* BEGIN *
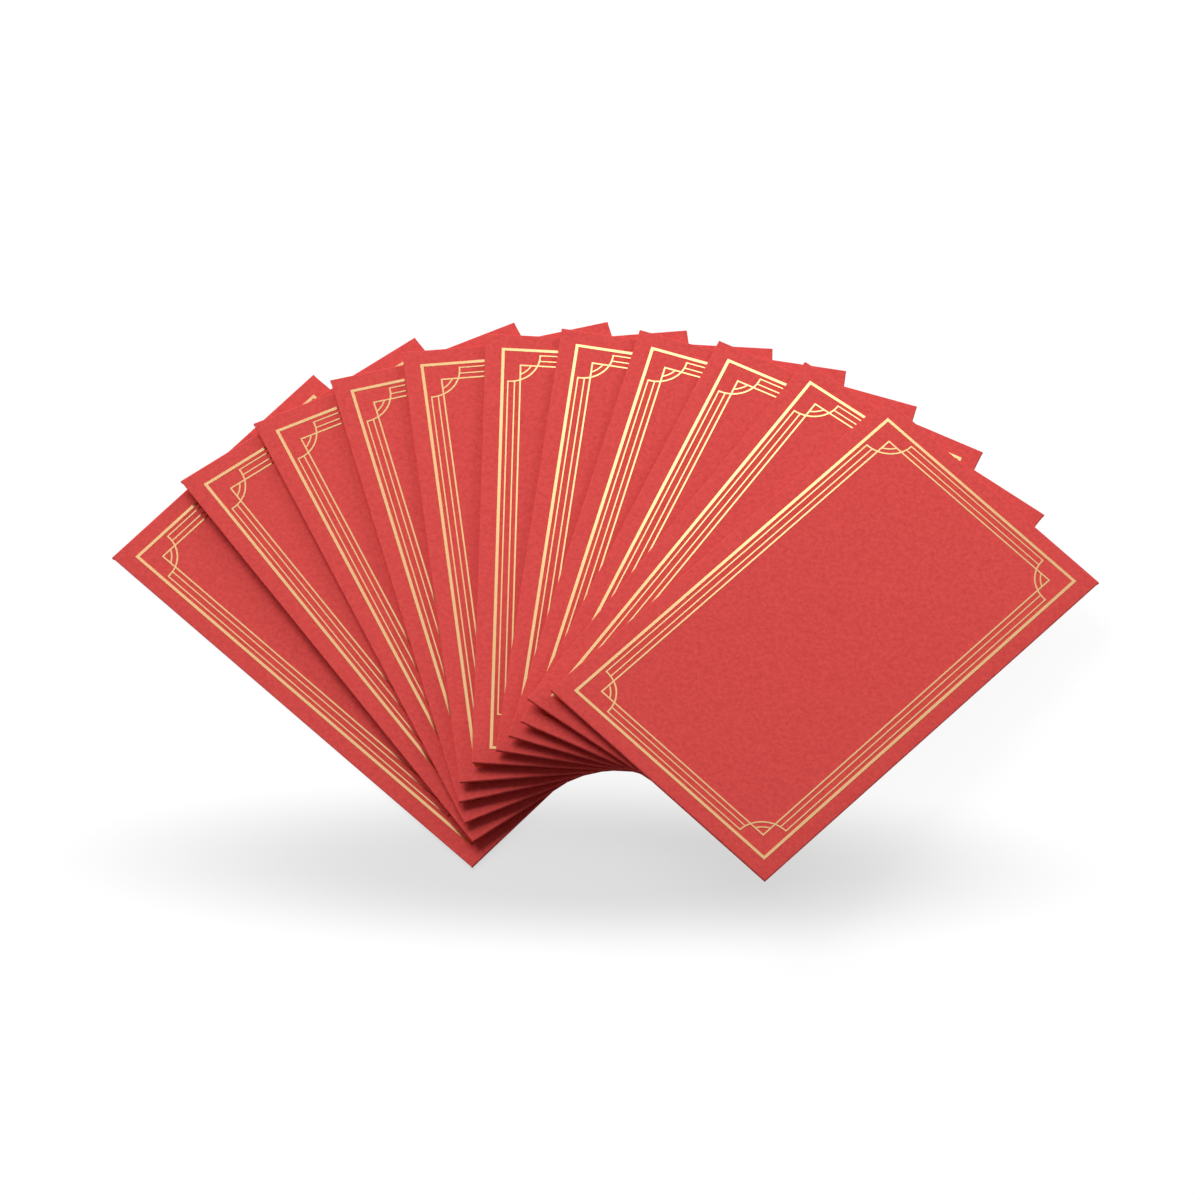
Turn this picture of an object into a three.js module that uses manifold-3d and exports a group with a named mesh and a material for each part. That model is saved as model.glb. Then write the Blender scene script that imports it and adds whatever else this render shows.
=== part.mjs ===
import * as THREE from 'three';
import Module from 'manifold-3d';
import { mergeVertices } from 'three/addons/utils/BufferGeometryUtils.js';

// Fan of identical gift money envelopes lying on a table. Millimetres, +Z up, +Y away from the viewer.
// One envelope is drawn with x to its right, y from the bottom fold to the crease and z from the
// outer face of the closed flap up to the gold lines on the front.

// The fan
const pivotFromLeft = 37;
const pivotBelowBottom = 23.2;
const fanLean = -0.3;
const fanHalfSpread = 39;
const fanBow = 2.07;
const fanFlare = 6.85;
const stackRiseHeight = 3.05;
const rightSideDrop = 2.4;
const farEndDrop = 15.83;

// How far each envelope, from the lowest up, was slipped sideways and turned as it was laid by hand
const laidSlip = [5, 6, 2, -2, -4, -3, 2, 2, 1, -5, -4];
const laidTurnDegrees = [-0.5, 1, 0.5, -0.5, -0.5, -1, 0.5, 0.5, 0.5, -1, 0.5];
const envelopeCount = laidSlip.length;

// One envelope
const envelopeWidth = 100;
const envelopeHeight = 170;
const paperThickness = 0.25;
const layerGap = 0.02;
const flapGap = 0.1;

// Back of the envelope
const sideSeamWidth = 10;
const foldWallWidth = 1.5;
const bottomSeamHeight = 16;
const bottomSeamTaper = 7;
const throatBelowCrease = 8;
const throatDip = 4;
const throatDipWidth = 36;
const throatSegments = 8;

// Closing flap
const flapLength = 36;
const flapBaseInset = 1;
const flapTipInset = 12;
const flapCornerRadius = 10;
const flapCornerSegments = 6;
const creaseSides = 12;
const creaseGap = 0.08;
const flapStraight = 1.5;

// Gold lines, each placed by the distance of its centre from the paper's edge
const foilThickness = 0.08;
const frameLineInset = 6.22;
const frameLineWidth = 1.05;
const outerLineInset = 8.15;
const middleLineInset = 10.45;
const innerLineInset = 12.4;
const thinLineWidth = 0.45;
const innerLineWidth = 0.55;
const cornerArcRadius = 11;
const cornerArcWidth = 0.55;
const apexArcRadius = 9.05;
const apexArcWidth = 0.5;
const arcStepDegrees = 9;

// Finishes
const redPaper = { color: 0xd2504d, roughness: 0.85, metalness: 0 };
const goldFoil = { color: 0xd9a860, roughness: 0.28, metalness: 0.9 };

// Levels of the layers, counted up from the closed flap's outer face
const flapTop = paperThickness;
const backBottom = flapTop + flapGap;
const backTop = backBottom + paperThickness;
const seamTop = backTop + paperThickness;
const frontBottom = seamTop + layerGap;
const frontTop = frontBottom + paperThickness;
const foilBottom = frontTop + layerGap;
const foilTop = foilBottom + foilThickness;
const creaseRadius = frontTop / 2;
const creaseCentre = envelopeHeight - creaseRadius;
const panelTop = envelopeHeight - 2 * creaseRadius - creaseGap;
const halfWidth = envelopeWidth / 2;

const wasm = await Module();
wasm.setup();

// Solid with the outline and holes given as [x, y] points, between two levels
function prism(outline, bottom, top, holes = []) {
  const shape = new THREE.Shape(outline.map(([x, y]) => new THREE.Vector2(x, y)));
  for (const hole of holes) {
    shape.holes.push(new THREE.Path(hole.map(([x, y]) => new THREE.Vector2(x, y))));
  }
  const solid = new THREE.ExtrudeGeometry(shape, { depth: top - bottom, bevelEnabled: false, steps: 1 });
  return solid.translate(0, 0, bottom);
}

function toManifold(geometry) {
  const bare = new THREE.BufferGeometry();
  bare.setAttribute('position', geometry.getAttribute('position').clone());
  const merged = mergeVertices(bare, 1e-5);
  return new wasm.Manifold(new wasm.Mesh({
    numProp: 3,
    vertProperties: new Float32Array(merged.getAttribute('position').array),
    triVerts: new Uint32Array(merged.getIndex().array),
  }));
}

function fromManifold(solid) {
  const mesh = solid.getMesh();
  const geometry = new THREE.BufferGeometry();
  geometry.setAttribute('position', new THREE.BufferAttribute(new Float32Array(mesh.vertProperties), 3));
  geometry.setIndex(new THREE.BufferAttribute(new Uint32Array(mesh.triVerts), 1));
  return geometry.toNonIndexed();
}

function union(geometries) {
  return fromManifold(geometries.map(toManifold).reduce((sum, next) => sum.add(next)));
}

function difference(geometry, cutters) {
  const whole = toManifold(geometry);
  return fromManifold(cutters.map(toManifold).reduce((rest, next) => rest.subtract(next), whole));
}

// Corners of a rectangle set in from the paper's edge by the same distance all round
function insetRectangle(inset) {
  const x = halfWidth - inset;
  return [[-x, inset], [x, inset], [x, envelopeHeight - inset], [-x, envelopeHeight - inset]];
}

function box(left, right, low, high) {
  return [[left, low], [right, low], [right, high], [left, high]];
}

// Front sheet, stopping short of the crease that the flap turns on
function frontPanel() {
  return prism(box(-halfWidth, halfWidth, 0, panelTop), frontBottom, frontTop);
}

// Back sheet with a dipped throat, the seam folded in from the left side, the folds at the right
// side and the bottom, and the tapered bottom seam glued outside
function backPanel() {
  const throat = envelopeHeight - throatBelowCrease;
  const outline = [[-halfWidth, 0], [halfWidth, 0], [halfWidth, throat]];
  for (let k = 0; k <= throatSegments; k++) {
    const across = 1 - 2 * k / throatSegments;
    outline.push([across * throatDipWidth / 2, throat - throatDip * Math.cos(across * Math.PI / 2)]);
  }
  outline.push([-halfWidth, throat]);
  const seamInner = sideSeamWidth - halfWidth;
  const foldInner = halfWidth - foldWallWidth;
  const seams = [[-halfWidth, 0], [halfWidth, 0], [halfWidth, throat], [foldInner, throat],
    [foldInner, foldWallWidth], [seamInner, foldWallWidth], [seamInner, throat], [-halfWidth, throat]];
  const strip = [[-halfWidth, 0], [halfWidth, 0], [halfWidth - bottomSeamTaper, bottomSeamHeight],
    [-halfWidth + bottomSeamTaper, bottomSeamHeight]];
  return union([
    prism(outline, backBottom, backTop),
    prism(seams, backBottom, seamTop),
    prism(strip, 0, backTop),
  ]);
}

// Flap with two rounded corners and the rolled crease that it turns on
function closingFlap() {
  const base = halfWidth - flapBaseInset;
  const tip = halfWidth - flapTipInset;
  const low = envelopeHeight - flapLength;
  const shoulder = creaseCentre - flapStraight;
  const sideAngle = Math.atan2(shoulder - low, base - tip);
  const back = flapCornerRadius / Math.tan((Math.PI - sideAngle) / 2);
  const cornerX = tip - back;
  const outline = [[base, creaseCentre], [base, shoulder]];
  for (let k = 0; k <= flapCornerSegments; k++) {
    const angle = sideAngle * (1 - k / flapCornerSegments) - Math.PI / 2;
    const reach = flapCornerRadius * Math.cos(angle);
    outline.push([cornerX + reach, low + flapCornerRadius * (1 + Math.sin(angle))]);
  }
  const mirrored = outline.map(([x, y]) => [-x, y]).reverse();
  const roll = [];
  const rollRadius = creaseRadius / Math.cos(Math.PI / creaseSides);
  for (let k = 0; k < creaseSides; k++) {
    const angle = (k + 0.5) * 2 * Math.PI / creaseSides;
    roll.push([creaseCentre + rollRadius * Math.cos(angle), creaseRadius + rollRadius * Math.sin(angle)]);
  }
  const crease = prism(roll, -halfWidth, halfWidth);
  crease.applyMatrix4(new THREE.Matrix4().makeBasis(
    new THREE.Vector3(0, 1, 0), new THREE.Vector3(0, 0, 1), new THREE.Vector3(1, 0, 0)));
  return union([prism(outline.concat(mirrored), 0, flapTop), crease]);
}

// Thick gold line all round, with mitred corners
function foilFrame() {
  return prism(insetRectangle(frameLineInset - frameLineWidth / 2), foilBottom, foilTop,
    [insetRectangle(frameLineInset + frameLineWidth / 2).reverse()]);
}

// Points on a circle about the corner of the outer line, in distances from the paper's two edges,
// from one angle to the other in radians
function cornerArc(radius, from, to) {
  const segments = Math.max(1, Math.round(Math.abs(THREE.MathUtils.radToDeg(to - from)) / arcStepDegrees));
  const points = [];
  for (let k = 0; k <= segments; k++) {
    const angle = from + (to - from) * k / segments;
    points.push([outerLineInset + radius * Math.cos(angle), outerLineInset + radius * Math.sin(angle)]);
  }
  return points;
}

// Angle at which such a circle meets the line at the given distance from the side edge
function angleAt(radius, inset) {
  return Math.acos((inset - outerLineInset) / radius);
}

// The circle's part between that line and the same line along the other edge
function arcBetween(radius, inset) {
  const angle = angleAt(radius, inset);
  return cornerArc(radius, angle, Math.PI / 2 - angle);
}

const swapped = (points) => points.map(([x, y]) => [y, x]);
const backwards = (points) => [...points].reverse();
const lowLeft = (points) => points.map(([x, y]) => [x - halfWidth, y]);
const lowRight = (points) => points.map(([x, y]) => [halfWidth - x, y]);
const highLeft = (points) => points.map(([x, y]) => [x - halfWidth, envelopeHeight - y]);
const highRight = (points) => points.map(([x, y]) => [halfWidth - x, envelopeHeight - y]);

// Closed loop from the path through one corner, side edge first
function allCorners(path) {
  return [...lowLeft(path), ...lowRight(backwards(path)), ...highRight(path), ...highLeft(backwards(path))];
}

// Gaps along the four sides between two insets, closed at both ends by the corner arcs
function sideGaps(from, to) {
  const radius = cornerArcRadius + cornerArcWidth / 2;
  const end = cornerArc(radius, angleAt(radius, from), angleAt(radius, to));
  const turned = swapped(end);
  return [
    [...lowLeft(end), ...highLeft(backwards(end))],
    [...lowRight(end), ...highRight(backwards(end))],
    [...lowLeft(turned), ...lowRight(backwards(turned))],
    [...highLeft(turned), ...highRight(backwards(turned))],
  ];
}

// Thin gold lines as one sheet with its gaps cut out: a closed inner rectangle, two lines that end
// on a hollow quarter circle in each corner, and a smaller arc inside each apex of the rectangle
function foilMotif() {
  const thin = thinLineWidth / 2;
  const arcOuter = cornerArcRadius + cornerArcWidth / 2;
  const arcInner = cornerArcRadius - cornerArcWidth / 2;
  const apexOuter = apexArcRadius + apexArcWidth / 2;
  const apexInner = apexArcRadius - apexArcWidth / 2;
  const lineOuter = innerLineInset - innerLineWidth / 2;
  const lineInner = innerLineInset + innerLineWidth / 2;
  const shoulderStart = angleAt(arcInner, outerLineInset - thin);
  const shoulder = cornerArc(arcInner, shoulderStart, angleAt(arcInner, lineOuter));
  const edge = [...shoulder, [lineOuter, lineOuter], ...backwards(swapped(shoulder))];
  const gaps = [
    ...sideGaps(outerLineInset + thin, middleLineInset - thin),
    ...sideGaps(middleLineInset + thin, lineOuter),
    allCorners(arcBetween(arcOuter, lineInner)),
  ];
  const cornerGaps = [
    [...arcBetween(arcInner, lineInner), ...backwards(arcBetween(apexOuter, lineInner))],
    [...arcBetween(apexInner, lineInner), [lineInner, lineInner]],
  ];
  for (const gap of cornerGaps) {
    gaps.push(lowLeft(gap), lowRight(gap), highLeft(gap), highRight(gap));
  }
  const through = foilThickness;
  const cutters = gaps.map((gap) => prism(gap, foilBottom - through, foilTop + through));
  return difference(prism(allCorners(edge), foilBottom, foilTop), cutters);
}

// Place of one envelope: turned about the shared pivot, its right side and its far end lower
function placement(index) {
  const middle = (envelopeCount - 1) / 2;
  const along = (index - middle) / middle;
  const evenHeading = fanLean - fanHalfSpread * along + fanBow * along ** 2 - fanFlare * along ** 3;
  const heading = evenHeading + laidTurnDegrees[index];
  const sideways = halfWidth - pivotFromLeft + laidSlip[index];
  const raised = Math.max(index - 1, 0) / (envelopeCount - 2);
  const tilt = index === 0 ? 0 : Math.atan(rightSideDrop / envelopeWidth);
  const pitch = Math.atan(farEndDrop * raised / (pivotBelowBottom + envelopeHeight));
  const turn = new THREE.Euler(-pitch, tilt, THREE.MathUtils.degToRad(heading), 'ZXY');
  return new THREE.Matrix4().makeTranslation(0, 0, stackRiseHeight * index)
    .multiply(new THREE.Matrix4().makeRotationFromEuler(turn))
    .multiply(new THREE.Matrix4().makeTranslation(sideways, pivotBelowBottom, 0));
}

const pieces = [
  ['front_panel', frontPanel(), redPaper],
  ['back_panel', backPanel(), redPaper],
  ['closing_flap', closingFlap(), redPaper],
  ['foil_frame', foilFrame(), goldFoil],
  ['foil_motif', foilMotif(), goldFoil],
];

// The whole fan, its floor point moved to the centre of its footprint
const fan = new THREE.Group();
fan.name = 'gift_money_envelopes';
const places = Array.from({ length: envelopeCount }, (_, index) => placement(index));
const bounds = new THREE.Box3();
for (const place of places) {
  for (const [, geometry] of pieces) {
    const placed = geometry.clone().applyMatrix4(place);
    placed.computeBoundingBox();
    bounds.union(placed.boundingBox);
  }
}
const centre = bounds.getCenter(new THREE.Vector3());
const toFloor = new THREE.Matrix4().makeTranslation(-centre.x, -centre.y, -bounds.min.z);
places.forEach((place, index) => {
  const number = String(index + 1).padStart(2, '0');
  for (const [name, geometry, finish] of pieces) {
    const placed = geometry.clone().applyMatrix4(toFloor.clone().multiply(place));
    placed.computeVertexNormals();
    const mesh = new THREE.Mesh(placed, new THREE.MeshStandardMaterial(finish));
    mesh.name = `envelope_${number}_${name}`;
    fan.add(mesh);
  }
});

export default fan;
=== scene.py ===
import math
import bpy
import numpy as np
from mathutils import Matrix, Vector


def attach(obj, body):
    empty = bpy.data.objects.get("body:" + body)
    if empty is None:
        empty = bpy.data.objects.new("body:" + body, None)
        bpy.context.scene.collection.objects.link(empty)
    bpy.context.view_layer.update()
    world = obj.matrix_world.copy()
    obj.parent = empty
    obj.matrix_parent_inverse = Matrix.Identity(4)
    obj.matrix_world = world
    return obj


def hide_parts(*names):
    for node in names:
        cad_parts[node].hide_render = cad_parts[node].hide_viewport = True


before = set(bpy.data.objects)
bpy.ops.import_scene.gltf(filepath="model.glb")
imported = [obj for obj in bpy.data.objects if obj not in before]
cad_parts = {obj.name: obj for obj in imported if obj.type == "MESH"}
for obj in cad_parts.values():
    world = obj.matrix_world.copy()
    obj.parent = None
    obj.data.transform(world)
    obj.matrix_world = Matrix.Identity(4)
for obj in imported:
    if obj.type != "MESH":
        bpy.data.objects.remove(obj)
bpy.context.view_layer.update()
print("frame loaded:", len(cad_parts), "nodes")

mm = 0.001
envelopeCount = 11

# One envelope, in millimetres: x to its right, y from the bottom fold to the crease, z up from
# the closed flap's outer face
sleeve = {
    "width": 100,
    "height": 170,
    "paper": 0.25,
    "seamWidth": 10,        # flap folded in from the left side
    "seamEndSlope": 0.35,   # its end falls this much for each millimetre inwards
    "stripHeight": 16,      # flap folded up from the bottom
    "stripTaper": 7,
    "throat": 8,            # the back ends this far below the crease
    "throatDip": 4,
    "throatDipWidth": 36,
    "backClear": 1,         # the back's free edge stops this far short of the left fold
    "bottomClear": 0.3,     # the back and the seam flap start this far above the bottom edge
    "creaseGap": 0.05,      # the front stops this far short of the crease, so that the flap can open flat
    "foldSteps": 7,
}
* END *
### Problem to work on
The lines to transcribe begin at the line with "index) => placement(index));" and end at the line with "cad_parts[node].hide_render = cad_parts[node].hide_viewport"; copy them exactly, both ends included.

### Expected answer
const places = Array.from({ length: envelopeCount }, (_, index) => placement(index));
const bounds = new THREE.Box3();
for (const place of places) {
  for (const [, geometry] of pieces) {
    const placed = geometry.clone().applyMatrix4(place);
    placed.computeBoundingBox();
    bounds.union(placed.boundingBox);
  }
}
const centre = bounds.getCenter(new THREE.Vector3());
const toFloor = new THREE.Matrix4().makeTranslation(-centre.x, -centre.y, -bounds.min.z);
places.forEach((place, index) => {
  const number = String(index + 1).padStart(2, '0');
  for (const [name, geometry, finish] of pieces) {
    const placed = geometry.clone().applyMatrix4(toFloor.clone().multiply(place));
    placed.computeVertexNormals();
    const mesh = new THREE.Mesh(placed, new THREE.MeshStandardMaterial(finish));
    mesh.name = `envelope_${number}_${name}`;
    fan.add(mesh);
  }
});

export default fan;
=== scene.py ===
import math
import bpy
import numpy as np
from mathutils import Matrix, Vector


def attach(obj, body):
    empty = bpy.data.objects.get("body:" + body)
    if empty is None:
        empty = bpy.data.objects.new("body:" + body, None)
        bpy.context.scene.collection.objects.link(empty)
    bpy.context.view_layer.update()
    world = obj.matrix_world.copy()
    obj.parent = empty
    obj.matrix_parent_inverse = Matrix.Identity(4)
    obj.matrix_world = world
    return obj


def hide_parts(*names):
    for node in names:
        cad_parts[node].hide_render = cad_parts[node].hide_viewport = True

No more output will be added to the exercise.